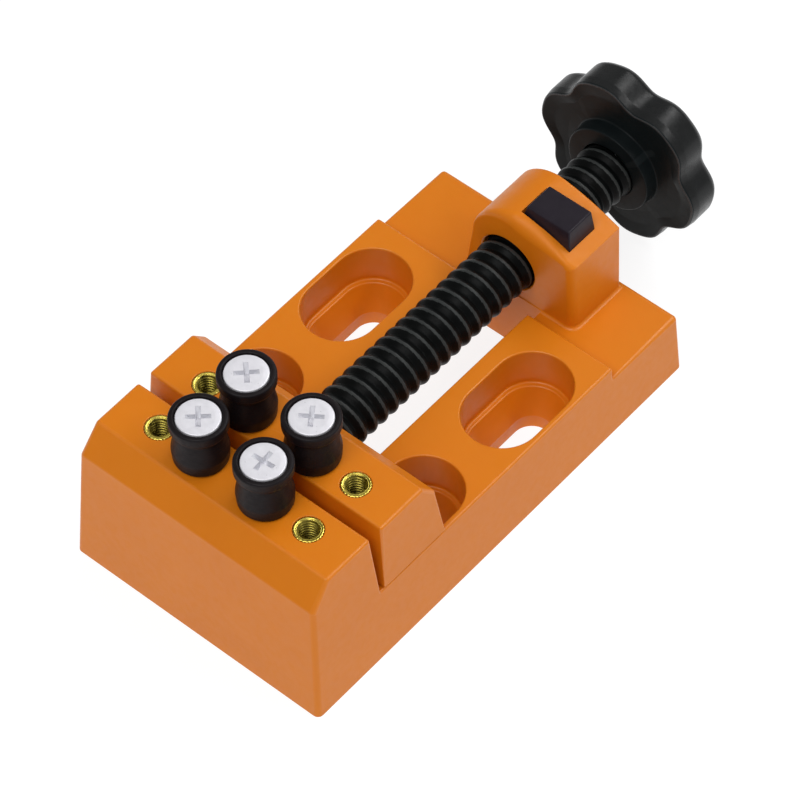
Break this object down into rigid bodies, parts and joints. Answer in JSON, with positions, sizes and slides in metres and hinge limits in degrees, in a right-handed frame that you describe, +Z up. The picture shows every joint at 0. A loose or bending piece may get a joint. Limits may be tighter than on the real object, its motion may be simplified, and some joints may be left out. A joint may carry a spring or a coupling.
{
  "type": "watch movement holder",
  "caption": "Small screw-driven holder: a slotted moulded base with a fixed jaw, a sliding jaw on a lead screw with a lobed knob, and rubber pegs on the jaws' tops.",
  "frame": {"origin": "middle of the bottom of the whole object's bounding box, on the bench", "axes": "+X to the right seen from the front, across the width; +Y along the lead screw from the fixed jaw towards the knob; +Z up from the bench"},
  "size_m": [0.058, 0.1264, 0.0448],
  "materials": {
    "orange_plastic": "moulded, fine satin grain",
    "black_plastic": "moulded, satin",
    "release_plastic": "moulded, satin, purple-black",
    "brass": "turned",
    "rubber": "smooth matt",
    "nickel_steel": "nickel plated",
    "small_steel": "zinc plated",
    "spring_steel": "drawn wire"
  },
  "bodies": {
    "base": {"base_body": "orange_plastic", "fixed_insert_1": "brass", "fixed_insert_2": "brass", "fixed_insert_3": "brass", "fixed_insert_4": "brass", "nut_cover": "black_plastic", "nut_cover_screws": "small_steel", "release_spring": "spring_steel"},
    "sliding_jaw": {"moving_jaw": "orange_plastic", "jaw_keeper": "black_plastic", "keeper_screws": "small_steel", "screw_retainer": "black_plastic", "jaw_insert_1": "brass", "jaw_insert_2": "brass", "jaw_insert_3": "brass", "jaw_insert_4": "brass"},
    "spindle": {"lead_screw": "black_plastic", "knob": "black_plastic", "knob_screw": "small_steel"},
    "half_nut": {"release_nut": "release_plastic"},
    "fixed_left_peg": {"fixed_left_sleeve": "rubber"},
    "fixed_left_clamp": {"fixed_left_screw": "nickel_steel"},
    "fixed_right_peg": {"fixed_right_sleeve": "rubber"},
    "fixed_right_clamp": {"fixed_right_screw": "nickel_steel"},
    "jaw_left_peg": {"jaw_left_sleeve": "rubber"},
    "jaw_left_clamp": {"jaw_left_screw": "nickel_steel"},
    "jaw_right_peg": {"jaw_right_sleeve": "rubber"},
    "jaw_right_clamp": {"jaw_right_screw": "nickel_steel"}
  },
  "joints": [
    {"name": "jaw_slide", "type": "slide", "parent": "base", "child": "sliding_jaw", "axis": [0, 1, 0], "range_m": [-0.00095, 0.0499]},
    {"name": "screw_turn", "type": "hinge", "parent": "sliding_jaw", "child": "spindle", "pos_m": [0, 0.00885, 0.0223], "axis": [0, 1, 0], "range_deg": [-120, 6200]},
    {"name": "release_press", "type": "slide", "parent": "base", "child": "half_nut", "axis": [0, 0, -1], "range_m": [0, 0.0012], "stiffness_N_per_m": 800, "springref_m": -0.002, "deforming": ["release_spring"]},
    {"name": "fixed_left_lift", "type": "slide", "parent": "base", "child": "fixed_left_peg", "axis": [0, 0, 1], "range_m": [0, 0.0049]},
    {"name": "fixed_left_screw_turn", "type": "hinge", "parent": "fixed_left_peg", "child": "fixed_left_clamp", "pos_m": [-0.0075, -0.0509, 0.04], "axis": [0, 0, 1], "range_deg": [0, 2521]},
    {"name": "fixed_right_lift", "type": "slide", "parent": "base", "child": "fixed_right_peg", "axis": [0, 0, 1], "range_m": [0, 0.0049]},
    {"name": "fixed_right_screw_turn", "type": "hinge", "parent": "fixed_right_peg", "child": "fixed_right_clamp", "pos_m": [0.0075, -0.0509, 0.04], "axis": [0, 0, 1], "range_deg": [0, 2521]},
    {"name": "jaw_left_lift", "type": "slide", "parent": "sliding_jaw", "child": "jaw_left_peg", "axis": [0, 0, 1], "range_m": [0, 0.0049]},
    {"name": "jaw_left_screw_turn", "type": "hinge", "parent": "jaw_left_peg", "child": "jaw_left_clamp", "pos_m": [-0.0075, -0.03835, 0.04], "axis": [0, 0, 1], "range_deg": [0, 2521]},
    {"name": "jaw_right_lift", "type": "slide", "parent": "sliding_jaw", "child": "jaw_right_peg", "axis": [0, 0, 1], "range_m": [0, 0.0049]},
    {"name": "jaw_right_screw_turn", "type": "hinge", "parent": "jaw_right_peg", "child": "jaw_right_clamp", "pos_m": [0.0075, -0.03835, 0.04], "axis": [0, 0, 1], "range_deg": [0, 2521]}
  ],
  "couplings": [
    {"joint": "screw_turn", "follows": "jaw_slide", "rad_per_m": 2166.6},
    {"joint": "fixed_left_screw_turn", "follows": "fixed_left_lift", "rad_per_m": 8976},
    {"joint": "fixed_right_screw_turn", "follows": "fixed_right_lift", "rad_per_m": 8976},
    {"joint": "jaw_left_screw_turn", "follows": "jaw_left_lift", "rad_per_m": 8976},
    {"joint": "jaw_right_screw_turn", "follows": "jaw_right_lift", "rad_per_m": 8976}
  ]
}
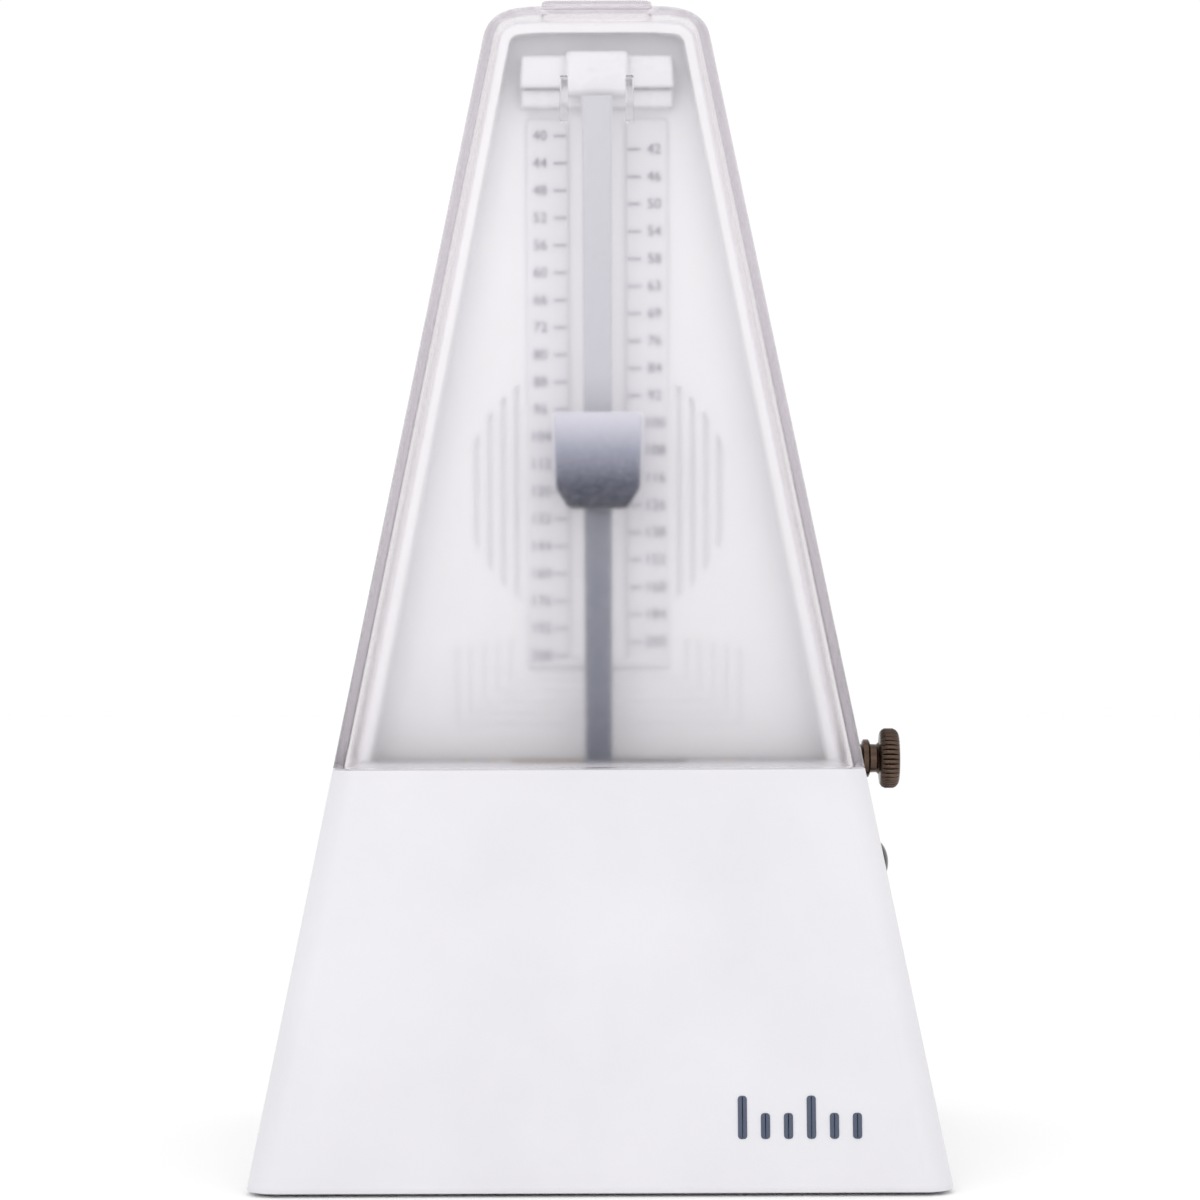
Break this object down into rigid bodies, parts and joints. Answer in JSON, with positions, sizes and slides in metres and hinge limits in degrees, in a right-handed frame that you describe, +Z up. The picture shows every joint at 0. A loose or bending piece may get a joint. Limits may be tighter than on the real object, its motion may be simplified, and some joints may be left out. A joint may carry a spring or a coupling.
{
  "type": "mechanical metronome",
  "caption": "Wind-up pyramid metronome with a clear front cover, swinging rod, sliding tempo weight, bell selector and side key.",
  "frame": {"origin": "centre of the square base, on the plane under the feet", "axes": "+Z up the height, front and cover towards -Y, winding key towards +X"},
  "size_m": [0.1236, 0.1236, 0.2145],
  "materials": {
    "case_plastic": "satin",
    "base_plastic": "matte",
    "cover_clear": "satin",
    "panel_plastic": "satin",
    "scale_metal": "satin",
    "scale_ink": "matte",
    "holder_plastic": "gloss",
    "rod_metal": "satin",
    "weight_metal": "satin",
    "key_bronze": "satin",
    "knob_black": "gloss",
    "foot_rubber": "matte",
    "brass": "satin",
    "steel": "satin",
    "spring_steel": "satin",
    "bell_metal": "polished",
    "bob_iron": "matte",
    "mark_ink": "matte"
  },
  "bodies": {
    "case": {"case_shell": "case_plastic", "base_plate": "base_plastic", "base_screws": "steel", "rubber_feet": "foot_rubber", "face_panel": "panel_plastic", "panel_screws": "steel", "scale_plate": "scale_metal", "scale_marks": "scale_ink", "pendulum_holder": "holder_plastic", "holder_screws": "steel", "movement_plate_left": "brass", "movement_plate_right": "brass", "movement_pillars": "steel", "pillar_screws": "steel", "movement_screws": "steel", "verge_front_bracket": "brass", "verge_rear_bracket": "brass", "escape_bracket": "brass", "bracket_screws": "steel", "bell": "bell_metal", "bell_post": "steel", "bell_nut": "steel", "click_screw": "steel", "click_spring": "spring_steel", "key_bushing": "brass", "selector_bushing": "brass", "beat_mark": "mark_ink"},
    "cover": {"front_cover": "cover_clear"},
    "winding": {"winding_key": "key_bronze", "winding_arbor": "steel", "ratchet_wheel": "steel"},
    "barrel": {"barrel_drum": "brass", "barrel_lid": "brass", "mainspring": "spring_steel"},
    "second": {"second_arbor": "steel", "second_pinion": "steel", "second_wheel": "brass", "bell_cam": "steel"},
    "escape": {"escape_arbor": "steel", "escape_pinion": "steel", "crown_wheel": "brass"},
    "pendulum": {"pendulum_rod": "rod_metal", "pendulum_hub": "brass", "rod_rivets": "steel", "verge_arbor": "steel", "verge_pallets": "steel", "lower_bob": "bob_iron"},
    "weight": {"tempo_weight": "weight_metal", "weight_spring": "spring_steel"},
    "selector": {"selector_rod": "steel", "selector_knob": "knob_black", "selector_yoke": "steel", "carrier_rod": "steel"},
    "hammer": {"hammer_arm": "spring_steel", "hammer_head": "steel"},
    "click": {"click": "steel"}
  },
  "joints": [
    {"name": "pendulum_swing", "type": "hinge", "parent": "case", "child": "pendulum", "pos_m": [0, -0.0143, 0.046], "axis": [0, 1, 0], "range_deg": [-5, 5]},
    {"name": "weight_slide", "type": "slide", "parent": "pendulum", "child": "weight", "axis": [0, 0, 1], "range_m": [-0.0451, 0.0524]},
    {"name": "cover_tilt", "type": "hinge", "parent": "case", "child": "cover", "pos_m": [0, -0.0474, 0.0738], "axis": [1, 0, 0], "range_deg": [0, 35]},
    {"name": "key_wind", "type": "hinge", "parent": "case", "child": "winding", "pos_m": [0, 0.014, 0.073], "axis": [1, 0, 0], "continuous": true},
    {"name": "barrel_turn", "type": "hinge", "parent": "case", "child": "barrel", "pos_m": [0, 0.014, 0.073], "axis": [1, 0, 0], "continuous": true},
    {"name": "second_turn", "type": "hinge", "parent": "case", "child": "second", "pos_m": [0, 0.0221, 0.05693], "axis": [1, 0, 0], "continuous": true},
    {"name": "escape_turn", "type": "hinge", "parent": "case", "child": "escape", "pos_m": [0, 0.014, 0.046], "axis": [1, 0, 0], "continuous": true},
    {"name": "selector_pull", "type": "slide", "parent": "case", "child": "selector", "axis": [1, 0, 0], "range_m": [0, 0.01]},
    {"name": "hammer_rock", "type": "hinge", "parent": "selector", "child": "hammer", "pos_m": [0, 0.0375, 0.064], "axis": [1, 0, 0], "range_deg": [0, 8], "stiffness_Nm_per_rad": 0.004, "springref_deg": -5.73},
    {"name": "click_lift", "type": "hinge", "parent": "case", "child": "click", "pos_m": [0.0265, 0.0234, 0.0721], "axis": [-1, 0, 0], "range_deg": [0, 8], "stiffness_Nm_per_rad": 0.002, "springref_deg": -5.73}
  ],
  "couplings": [
    {"joint": "second_turn", "follows": "barrel_turn", "ratio": -5},
    {"joint": "escape_turn", "follows": "barrel_turn", "ratio": 37.5}
  ]
}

YOUR INSTRUCTIONS ▸
List all lines in the material containing the string "with".

PROBLEM SOLUTION ▸
Break this object down into rigid bodies, parts and joints. Answer in JSON, with positions, sizes and slides in metres and hinge limits in degrees, in a right-handed frame that you describe, +Z up. The picture shows every joint at 0. A loose or bending piece may get a joint. Limits may be tighter than on the real object, its motion may be simplified, and some joints may be left out. A joint may carry a spring or a coupling.
  "caption": "Small screw-driven holder: a slotted moulded base with a fixed jaw, a sliding jaw on a lead screw with a lobed knob, and rubber pegs on the jaws' tops.",
Break this object down into rigid bodies, parts and joints. Answer in JSON, with positions, sizes and slides in metres and hinge limits in degrees, in a right-handed frame that you describe, +Z up. The picture shows every joint at 0. A loose or bending piece may get a joint. Limits may be tighter than on the real object, its motion may be simplified, and some joints may be left out. A joint may carry a spring or a coupling.
  "caption": "Wind-up pyramid metronome with a clear front cover, swinging rod, sliding tempo weight, bell selector and side key.",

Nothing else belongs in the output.